Waitangi Tribunal: The Maori interest should be actively protected by the Crown. The Crown right of pre-emption imposed reciprocal duties to ensure that the tangata whenua retained sufficient for their needs. The Crown cannot evade its Treaty obligations by conferring an inconsistent jurisdiction on others.
The duty of active protection extends to those interests which are guaranteed to Maori by the Treaty, primarily the continued authority to exercise rangitiratanga over natural and cultural resources.
ENFORCEABILITY OF THE TREATY OF WAITANGI IN THE COURTS
The treatment of the Treaty of Waitangi in the courts has waxed and waned over time.
The greatest difficulty in enforcing the Treaty of Waitangi, however, remain the rule of statutory incorporation established by the Privy Council in Hoani Te Heu Heu. That rule, established in 1941, states that the Treaty is only enforceable to the extent that it is incorporated into statute.
Within the confines of this rule, the courts can still decide whether or not to take a generous interpretation of statutory incorporations of the Treaty of Waitangi, and it is arguable that the broad approach of the Court of Appeal in New Zealand Maori Council in 1987 has been significantly narrowed in the case concerning broadcasting assets in 1992.
The exact status of the Treaty of Waitangi in international law has yet to be determined.
Statutory incorporations of the Treaty of Waitangi and of Maori concerns
The following Acts, enacted since 1975, make particular reference to the Treaty of Waitangi, to the Maori perspective or to Maori interests.

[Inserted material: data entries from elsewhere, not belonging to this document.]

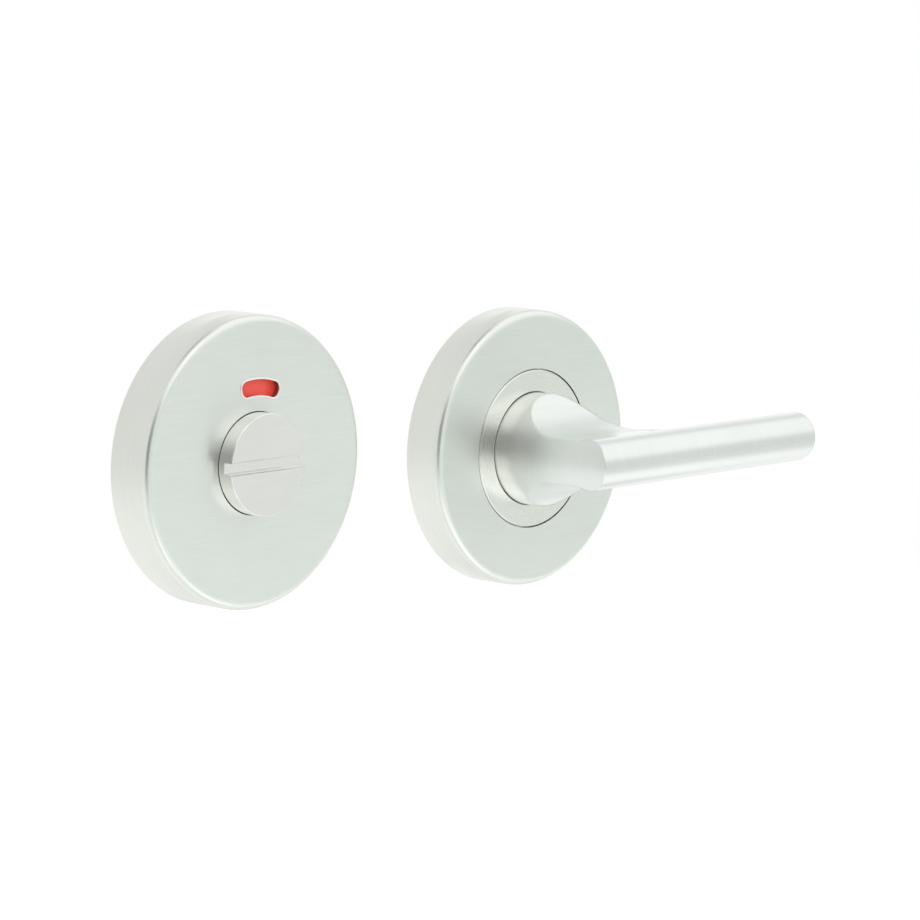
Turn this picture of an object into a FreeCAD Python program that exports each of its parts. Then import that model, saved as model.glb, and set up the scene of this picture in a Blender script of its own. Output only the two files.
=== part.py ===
import FreeCAD, Part
import math
import os

# Bathroom thumb turn lock: a turn and a coin release on a matching pair of round roses.
# Millimetres. The origin is the centre of the release rose on the door plane.
# +X runs towards the turn rose, +Y runs into the door and +Z is up, so both roses face -Y.
# A depth is a distance in front of the door plane, so a point at depth d has y = -d.

# Layout of the set
PAIR_SPACING = 73.5
PAIR_DROP = 4.3

# Covers, pressed from stainless sheet
ROSE_RADIUS = 26.0
RELEASE_ROSE_DEPTH = 9.0
TURN_ROSE_DEPTH = 8.0
COVER_WALL = 1.2
COVER_EDGE_RADIUS = 1.4
HOLE_EDGE_CHAMFER = 0.08
PRY_NOTCH_WIDTH = 5.0
PRY_NOTCH_DEPTH = 1.2

# Snap bead of the carrier and its groove in the cover
BEAD_DEPTH = 3.6
BEAD_HALF_WIDTH = 0.6
BEAD_HEIGHT = 0.35
SNAP_CLEARANCE = 0.15

# Fixing plate and screw holes
PLATE_THICKNESS = 1.5
SCREW_EDGE_DISTANCE = 5.65
SCREW_HOLE_RADIUS = 2.25
SCREW_HEAD_RADIUS = 3.8
POCKET_WALL = 1.0

# Moulded carrier
REAR_RECESS_RADIUS = 11.5
BOSS_WALL = 1.6
CARRIER_FLOOR = 1.5
CARRIER_RIM_WALL = 1.4
CARRIER_RIM_HEIGHT = 3.6
RIB_WIDTH = 1.2
RIB_HEIGHT = 1.4
RIB_ANGLES = (45, 90, 135, 225, 270, 315)
RELEASE_WEB = 2.0
TURN_WEB = 1.5
TURN_SPRING_GAP = 1.1

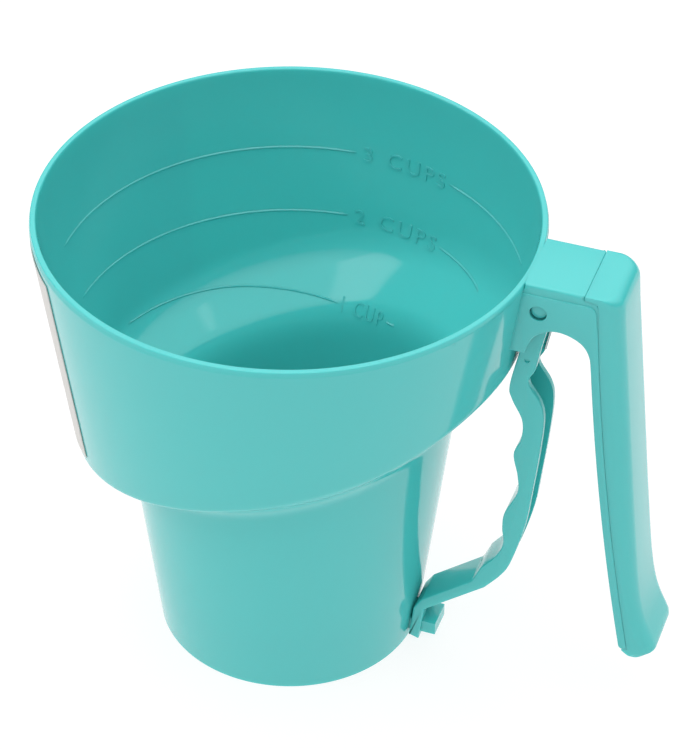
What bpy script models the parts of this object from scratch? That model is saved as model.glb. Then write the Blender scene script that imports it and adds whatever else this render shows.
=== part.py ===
"""Squeeze-handle flour sifter: a two-stage plastic cup with a sprung trigger that rocks an agitator over a screen.

Metres, +Z up.  The cup stands on z = 0.  +X points from the cup's axis to the handle.
The origin is the middle of the object's footprint box, so the cup's axis lies at x = CUP_X.
Shapes below are written from the cup's axis and hang on one empty that carries them to CUP_X.
"""
import math

import bmesh
import bpy
import numpy as np
from mathutils import Vector

# ------------------------------------------------------------------ driving dimensions
CUP_HEIGHT = 0.1374
RIM_RADIUS = 0.0680
RIM_STEP_HEIGHT = 0.0012      # the rim's outer edge is set in by a small step
RIM_STEP = 0.0004
UPPER_TAPER = 0.1366          # radius gained per metre of height, upper wall
FOOT_RADIUS = 0.0371
LOWER_TAPER = 0.1148          # radius gained per metre of height, lower wall
WALL = 0.0020
SKIRT_HEIGHT = 0.0822         # height of the upper wall's slanting lower edge where it crosses the cup's axis
SKIRT_SLOPE = 0.310           # that edge climbs towards the handle
SKIRT_LIFT = 0.0032           # extra climb right under the bracket
SKIRT_LIFT_ANGLE = math.radians(38.0)
SKIRT_ROUND = 0.0018
FUNNEL_HEIGHT = 0.0322        # the inner funnel, carried on down, meets the axis here
FUNNEL_GRADE = 0.900
FUNNEL_SLOPE = 0.240          # the funnel climbs towards the handle too
THROAT_LIFT = 0.3             # share of the lift under the bracket that reaches the throat
FUNNEL_ROUND = 0.0060         # reach of the soft bend between upper wall and funnel
THROAT_ROUND = 0.0045         # reach of the bend between funnel and lower wall, along the funnel
THROAT_DROP = 0.0080          # and down the lower wall

HANDLE_WIDTH = 0.0210
HANDLE_TOP_LEAN = 0.0928      # how fast the grip leans outwards at its top
HANDLE_CURVE = 0.543          # and how much faster it leans further down (per metre)
GRIP_TOP_X = RIM_RADIUS + 0.0180
GRIP_TOP_Z = CUP_HEIGHT - 0.0234
GRIP_BOTTOM_Z = 0.0187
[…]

Resolution of claims under the Treaty of Waitangi
Legislation to secure rights protected by the Treaty of Waitangi
Provisions requiring that regard be had to the principles of the Treaty of Waitangi
MAORI AND THE RESOURCE MANAGEMENT ACT ("Learning from the Maoris")
Maori have a special relationship with the land and its natural resources, through whakapapa.
This special relationship Maori have with the environment places strong obligations on them to protect the land and its natural resources.
Maori were extensively consulted during the resource management law reform process.
Many of the issues and concerns raised by Maori in consultation were incorporated into the RMA.
Other reforms happening at the same time as the resource management law reform were slow to develop or failed to eventuate. As a result the RMA’s effectiveness for Maori was impede by its inability to link to complementary legislative provisions.
What was achieved however, was an environmental regime that provided for Maori participation in resource management to a greater extent than ever before.
The RMA recognizes that Maori are not just another interest group but have special status as the tangata whenua of this country.
THE TREATY OF WAITANGI 1840 [English text of the Treaty]
Her Majesty Victoria Queen of the United Kingdom of Great Britain and Ireland regarding with Her Royal Favour the Native Chiefs and Tribes of New Zealand and anxious to protect their just Rights and Property and to secure to them the enjoyment of Peace and Good Order has deemed it necessary in consequence of the great number of Her Majesty's Subjects who have already settled in New Zealand and the rapid extension of Emigration both from Europe and Australia which is still in progress to constitute and appoint a functionary properly authorized to treat with the Aborigines of New Zealand for the recognition of Her Majesty's Sovereign authority over the whole or any part of those islands.
Her Majesty therefore being desirous to establish a settled form of Civil Government with a view to avert the evil consequences which must result from the absence of the necessary Laws and Institutions alike to the native population and to Her subjects has been graciously pleased to empower and to authorize "me William Hobson a Captain" in Her Majesty's Royal Navy Consul and Lieutenant Governor of such parts of New Zealand as may be or hereafter shall be ceded to Her Majesty to invite the confederated and independent Chiefs of New Zealand to concur in the following Articles and Conditions.
ARTICLE THE FIRST
The Chiefs of the Confederation of the United Tribes of New Zealand and the separate and independent Chiefs who have not become members of the Confederation cede to Her Majesty the Queen of England absolutely and without reservation all the rights and powers of Sovereignty which the said Confederation or Individual Chiefs respectively exercise or possess, or may be supposed to exercise or to possess, over their respective Territories as the sole Sovereigns thereof.
ARTICLE THE SECOND
Her Majesty the Queen of England confirms and guarantees to the Chiefs and Tribes of New Zealand and to the respective families and individuals thereof the full exclusive and undisturbed possession of their Lands and Estates Forests Fisheries and other properties which they may collectively or individually possess so long as it is their wish and desire to retain the same in their possession; but the Chiefs of the United Tribes and the individual Chiefs yield to Her Majesty the exclusive right of Preemption over such lands as the proprietors thereof may be disposed to alienate at such prices as may be agreed upon between the respective Proprietors and persons appointed by Her Majesty to treat with them in that behalf.
ARTICLE THE THIRD
In consideration thereof Her Majesty the Queen of England extends to the Natives of New Zealand Her royal protection and imparts to them all the Rights and Privileges of British Subjects.
[Signed] W Hobson Lieutenant Governor
Now therefore We the Chiefs of the Confederation of the United Tribes of New Zealand being assembled in Congress at Victoria in Waitangi and We the Separate and Independent Chiefs of New Zealand claiming authority over the Tribes and Territories which are specified after our respective names, having been made fully to understand the Provisions of the foregoing Treaty, accept and enter into the same in the full spirit and meaning thereof in witness of which we have attached our signatures or marks at the places and the dates respectively specified
Done at Waitangi this Sixth day of February in the year of Our Lord one thousand eight hundred and forty.